▶ **The task**
Each line that follows should be printed again exactly as it stands.

▶

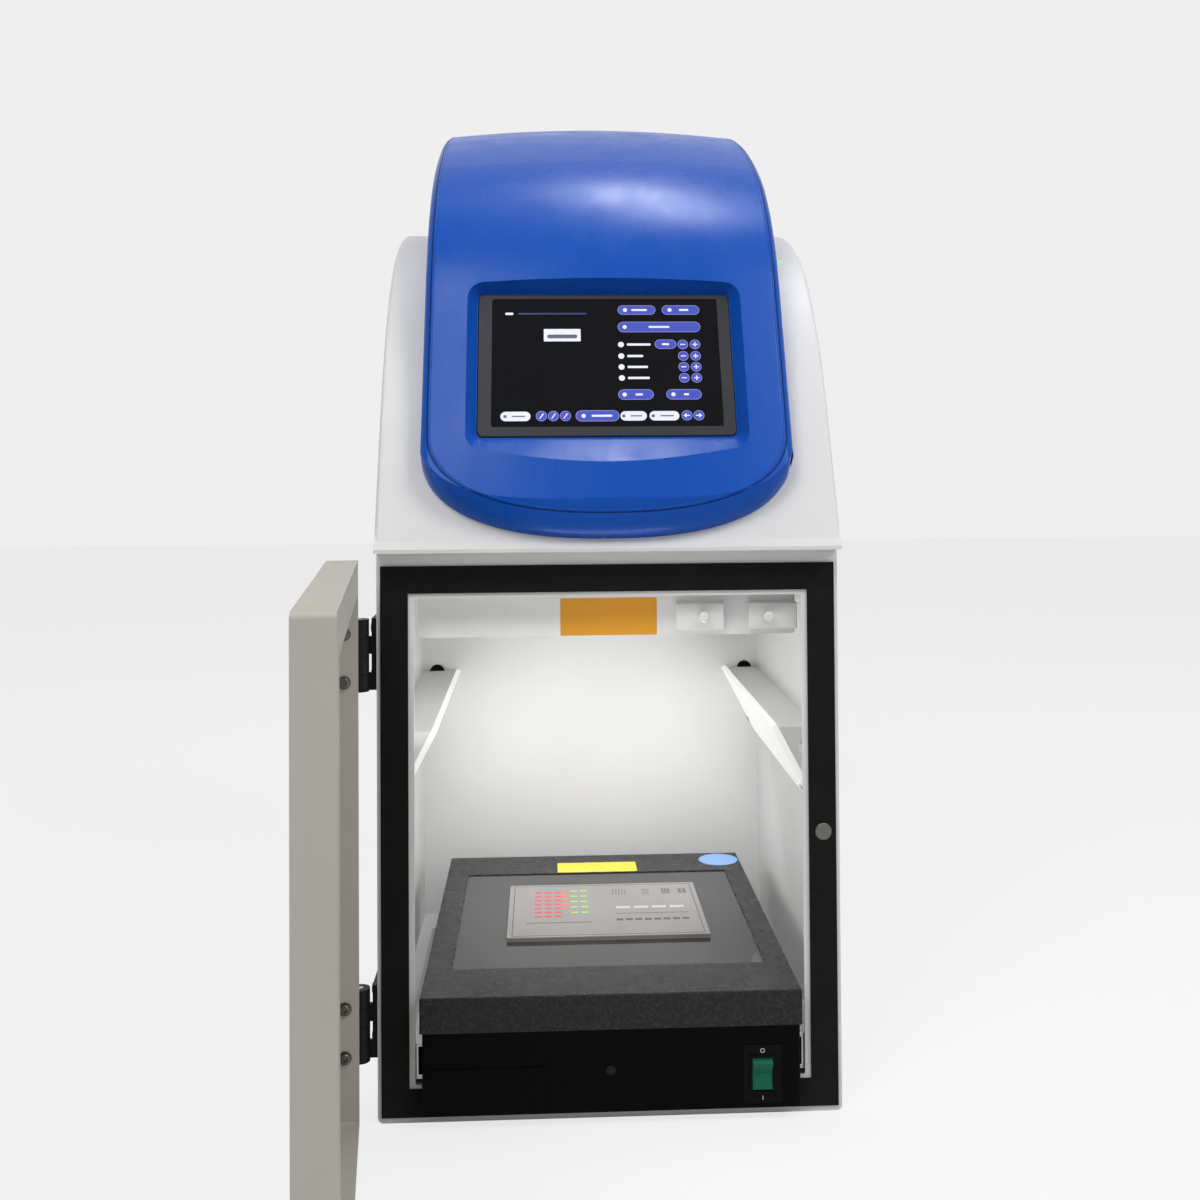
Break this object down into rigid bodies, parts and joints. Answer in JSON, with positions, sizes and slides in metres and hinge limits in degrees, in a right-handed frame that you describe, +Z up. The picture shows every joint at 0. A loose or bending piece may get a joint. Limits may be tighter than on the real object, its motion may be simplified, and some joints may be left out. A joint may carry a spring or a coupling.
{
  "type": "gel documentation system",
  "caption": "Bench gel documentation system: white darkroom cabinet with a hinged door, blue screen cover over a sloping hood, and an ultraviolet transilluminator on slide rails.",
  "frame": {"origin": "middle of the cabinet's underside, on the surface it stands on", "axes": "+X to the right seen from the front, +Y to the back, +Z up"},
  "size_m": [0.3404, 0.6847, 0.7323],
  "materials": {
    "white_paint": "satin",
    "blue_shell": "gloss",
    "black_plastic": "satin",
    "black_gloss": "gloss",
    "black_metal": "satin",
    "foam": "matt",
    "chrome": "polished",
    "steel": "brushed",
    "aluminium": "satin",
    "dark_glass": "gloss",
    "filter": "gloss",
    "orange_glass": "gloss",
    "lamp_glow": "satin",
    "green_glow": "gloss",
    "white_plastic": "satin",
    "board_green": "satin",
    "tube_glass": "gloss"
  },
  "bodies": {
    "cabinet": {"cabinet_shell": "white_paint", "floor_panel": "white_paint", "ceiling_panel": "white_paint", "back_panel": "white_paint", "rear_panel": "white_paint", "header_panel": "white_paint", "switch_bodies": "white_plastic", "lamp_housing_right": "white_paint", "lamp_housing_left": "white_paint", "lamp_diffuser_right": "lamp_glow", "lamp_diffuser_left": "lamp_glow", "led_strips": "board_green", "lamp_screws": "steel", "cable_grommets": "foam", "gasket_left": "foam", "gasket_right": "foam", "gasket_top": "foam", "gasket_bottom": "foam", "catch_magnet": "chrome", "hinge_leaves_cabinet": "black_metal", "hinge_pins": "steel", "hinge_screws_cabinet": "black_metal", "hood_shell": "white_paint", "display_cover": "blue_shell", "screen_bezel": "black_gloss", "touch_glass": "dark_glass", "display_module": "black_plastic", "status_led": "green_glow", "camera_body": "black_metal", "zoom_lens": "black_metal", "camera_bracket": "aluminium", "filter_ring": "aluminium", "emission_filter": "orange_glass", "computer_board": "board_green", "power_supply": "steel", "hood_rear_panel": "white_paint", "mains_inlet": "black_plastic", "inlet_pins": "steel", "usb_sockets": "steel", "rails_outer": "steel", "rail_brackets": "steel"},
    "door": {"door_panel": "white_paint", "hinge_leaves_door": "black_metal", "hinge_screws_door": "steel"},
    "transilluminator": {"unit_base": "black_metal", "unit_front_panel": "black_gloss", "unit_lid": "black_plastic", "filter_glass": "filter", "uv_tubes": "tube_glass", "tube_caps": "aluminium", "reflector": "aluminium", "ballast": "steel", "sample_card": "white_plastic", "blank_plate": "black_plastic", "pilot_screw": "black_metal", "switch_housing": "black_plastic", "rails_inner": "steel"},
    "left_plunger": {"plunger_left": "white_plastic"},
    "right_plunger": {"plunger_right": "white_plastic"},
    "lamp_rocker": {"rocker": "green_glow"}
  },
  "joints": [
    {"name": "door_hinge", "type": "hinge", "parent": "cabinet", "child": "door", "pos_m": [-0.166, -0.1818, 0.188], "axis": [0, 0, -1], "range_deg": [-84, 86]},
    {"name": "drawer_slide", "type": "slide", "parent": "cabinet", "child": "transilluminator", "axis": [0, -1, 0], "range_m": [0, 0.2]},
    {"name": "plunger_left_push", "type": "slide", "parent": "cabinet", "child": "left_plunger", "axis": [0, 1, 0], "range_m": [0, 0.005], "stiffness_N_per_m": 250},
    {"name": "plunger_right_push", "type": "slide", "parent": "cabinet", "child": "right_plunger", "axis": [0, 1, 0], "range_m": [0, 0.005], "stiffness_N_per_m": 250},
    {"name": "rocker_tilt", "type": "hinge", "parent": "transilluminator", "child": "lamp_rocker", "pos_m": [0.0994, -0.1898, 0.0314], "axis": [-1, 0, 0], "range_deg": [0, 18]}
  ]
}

◀

▶ **Response below**
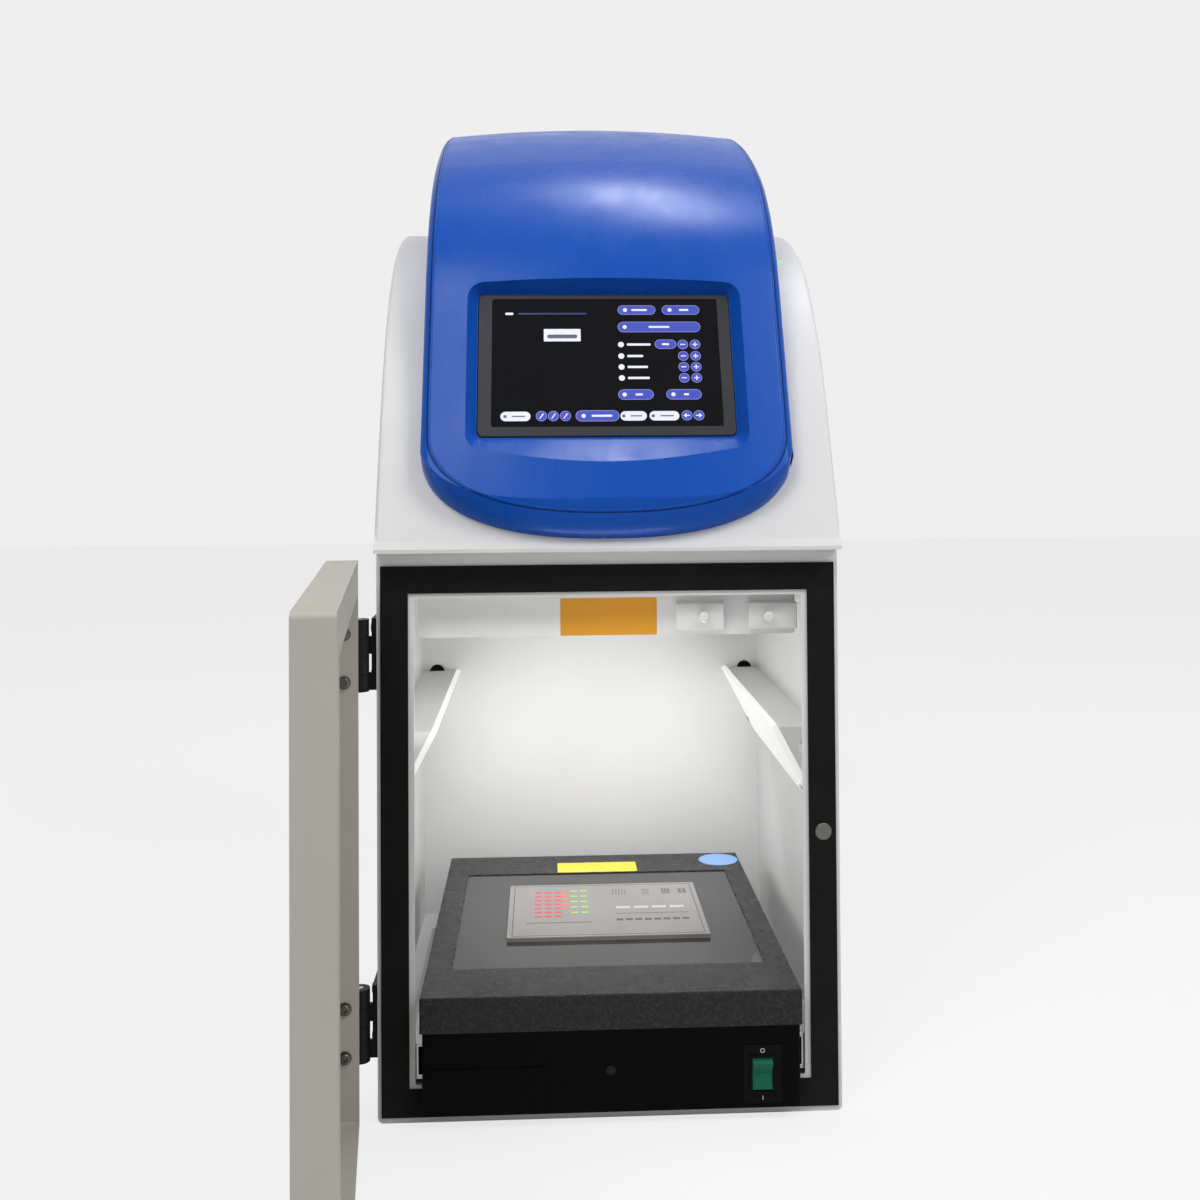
Break this object down into rigid bodies, parts and joints. Answer in JSON, with positions, sizes and slides in metres and hinge limits in degrees, in a right-handed frame that you describe, +Z up. The picture shows every joint at 0. A loose or bending piece may get a joint. Limits may be tighter than on the real object, its motion may be simplified, and some joints may be left out. A joint may carry a spring or a coupling.
{
  "type": "gel documentation system",
  "caption": "Bench gel documentation system: white darkroom cabinet with a hinged door, blue screen cover over a sloping hood, and an ultraviolet transilluminator on slide rails.",
  "frame": {"origin": "middle of the cabinet's underside, on the surface it stands on", "axes": "+X to the right seen from the front, +Y to the back, +Z up"},
  "size_m": [0.3404, 0.6847, 0.7323],
  "materials": {
    "white_paint": "satin",
    "blue_shell": "gloss",
    "black_plastic": "satin",
    "black_gloss": "gloss",
    "black_metal": "satin",
    "foam": "matt",
    "chrome": "polished",
    "steel": "brushed",
    "aluminium": "satin",
    "dark_glass": "gloss",
    "filter": "gloss",
    "orange_glass": "gloss",
    "lamp_glow": "satin",
    "green_glow": "gloss",
    "white_plastic": "satin",
    "board_green": "satin",
    "tube_glass": "gloss"
  },
  "bodies": {
    "cabinet": {"cabinet_shell": "white_paint", "floor_panel": "white_paint", "ceiling_panel": "white_paint", "back_panel": "white_paint", "rear_panel": "white_paint", "header_panel": "white_paint", "switch_bodies": "white_plastic", "lamp_housing_right": "white_paint", "lamp_housing_left": "white_paint", "lamp_diffuser_right": "lamp_glow", "lamp_diffuser_left": "lamp_glow", "led_strips": "board_green", "lamp_screws": "steel", "cable_grommets": "foam", "gasket_left": "foam", "gasket_right": "foam", "gasket_top": "foam", "gasket_bottom": "foam", "catch_magnet": "chrome", "hinge_leaves_cabinet": "black_metal", "hinge_pins": "steel", "hinge_screws_cabinet": "black_metal", "hood_shell": "white_paint", "display_cover": "blue_shell", "screen_bezel": "black_gloss", "touch_glass": "dark_glass", "display_module": "black_plastic", "status_led": "green_glow", "camera_body": "black_metal", "zoom_lens": "black_metal", "camera_bracket": "aluminium", "filter_ring": "aluminium", "emission_filter": "orange_glass", "computer_board": "board_green", "power_supply": "steel", "hood_rear_panel": "white_paint", "mains_inlet": "black_plastic", "inlet_pins": "steel", "usb_sockets": "steel", "rails_outer": "steel", "rail_brackets": "steel"},
    "door": {"door_panel": "white_paint", "hinge_leaves_door": "black_metal", "hinge_screws_door": "steel"},
    "transilluminator": {"unit_base": "black_metal", "unit_front_panel": "black_gloss", "unit_lid": "black_plastic", "filter_glass": "filter", "uv_tubes": "tube_glass", "tube_caps": "aluminium", "reflector": "aluminium", "ballast": "steel", "sample_card": "white_plastic", "blank_plate": "black_plastic", "pilot_screw": "black_metal", "switch_housing": "black_plastic", "rails_inner": "steel"},
    "left_plunger": {"plunger_left": "white_plastic"},
    "right_plunger": {"plunger_right": "white_plastic"},
    "lamp_rocker": {"rocker": "green_glow"}
  },
  "joints": [
    {"name": "door_hinge", "type": "hinge", "parent": "cabinet", "child": "door", "pos_m": [-0.166, -0.1818, 0.188], "axis": [0, 0, -1], "range_deg": [-84, 86]},
    {"name": "drawer_slide", "type": "slide", "parent": "cabinet", "child": "transilluminator", "axis": [0, -1, 0], "range_m": [0, 0.2]},
    {"name": "plunger_left_push", "type": "slide", "parent": "cabinet", "child": "left_plunger", "axis": [0, 1, 0], "range_m": [0, 0.005], "stiffness_N_per_m": 250},
    {"name": "plunger_right_push", "type": "slide", "parent": "cabinet", "child": "right_plunger", "axis": [0, 1, 0], "range_m": [0, 0.005], "stiffness_N_per_m": 250},
    {"name": "rocker_tilt", "type": "hinge", "parent": "transilluminator", "child": "lamp_rocker", "pos_m": [0.0994, -0.1898, 0.0314], "axis": [-1, 0, 0], "range_deg": [0, 18]}
  ]
}